*TASK INPUT*:
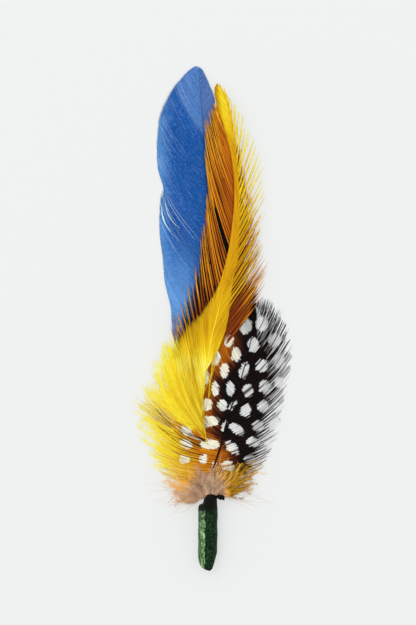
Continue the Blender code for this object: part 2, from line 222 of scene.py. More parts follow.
def barb_lines(shaft, tips, count, stations, seed, bow=0.1, start=None, stop=None, reach=(1.0, 1.0),
               locks=0, gather=0.0, lock_reach=0.0, sway=0.0, root_lift=0.0, tip_lift=0.0, scatter=0.0,
               splits=(), uneven=0.3, reach_by_root=None, draw=1.5):
    """Centre lines of a row of barbs, each a curve that leaves the shaft wide and bends to the tip.

    Neighbours can be gathered into locks, which draw together sooner or later, or parted by splits.
    """
    rng = np.random.default_rng(seed)
    tips = np.array(tips, float)
    start = tips[0, 0] if start is None else start
    stop = tips[-1, 0] if stop is None else stop
    rise = np.linspace(start, stop, count) + rng.uniform(-uneven, uneven, count) * (stop - start) / count
    tip_x, tip_y = smooth_line(tips[:, [0, 1]]), smooth_line(tips[:, [0, 2]])
    root = np.stack([smooth_line(shaft)(rise), rise], 1)
    tip = np.stack([tip_x(rise), tip_y(rise)], 1)
    share = rng.uniform(*reach, count)
    if reach_by_root:
        share = share * along(reach_by_root, rise) * rng.uniform(0.92, 1.04, count)
    lock, side = np.arange(count), np.zeros(count)
    t = np.linspace(0.0, 1.0, stations)[None, :] * share[:, None]
    if locks:
        edges = np.sort((np.arange(1, locks) + rng.uniform(-0.4, 0.4, locks - 1)) / locks)
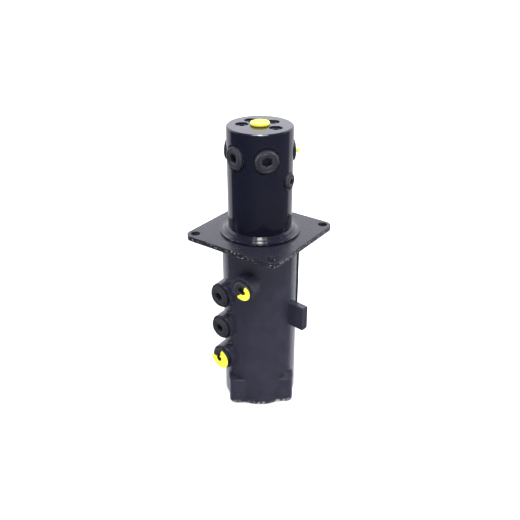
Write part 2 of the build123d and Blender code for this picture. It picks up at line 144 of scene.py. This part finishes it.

*PROBLEM DESCRIPTION*: Using the entries above, return each line that includes the word "this".

*RESULT*:
Continue the Blender code for this object: part 2, from line 222 of scene.py. More parts follow.
Write part 2 of the build123d and Blender code for this picture. It picks up at line 144 of scene.py. This part finishes it.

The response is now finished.